According the “History of Rainbow Tobacco” found on the company’s website, “the cigarette industry is currently a major employer of Kahnawakeron within the reserve proper and is one of the major reasons the unemployment rate within the community has steadily decreased in the past 5-10 years.” It goes to on to say that “in 2009-2010, the Kahnawake Tobacco Association (KTA) estimated that approximately 1700-2000 community members were employed in the tobacco industry.” Those numbers aren’t insignificant.
While costly, the federal budget estimates that these recent changes and the RCMP’s new border policing and surveillance initiative will bring in some $685 million in revenue in 2014-15 for the government. What is not included in this calculus, apparently, is the cost of dismantling the economic base of the Mohawk and other Indigenous communities. Such an oversight, particularly when taken with a refusal by this government to invest in the safety of those same communities and their missing and murdered women, makes it plain to Brant and others what Stephen Harper’s priorities are.

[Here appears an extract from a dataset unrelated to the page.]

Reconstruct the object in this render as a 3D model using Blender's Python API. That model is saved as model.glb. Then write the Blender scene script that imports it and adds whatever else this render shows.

“I believe the agenda of government to expend resources to target tobacco, on one hand claiming to be a law and order government, a tough on crime government, a government that is committed to safety and the protection of victims within society, is [an] irony that people can observe when they’re faced with the same government refusing to take any justice initiatives on the issue of murdered and missing women and girls. And I think that’s the hardest pill to swallow, […] the assertion that they are a government that is tough on crime, yet failing to provide justice to First Nations women and girls. [Instead they] impose mandatory minimum criminal sentences, jail sentences, on those people who use tobacco as a means to support their family and develop economies within impoverished First Nations communities,” Brant said.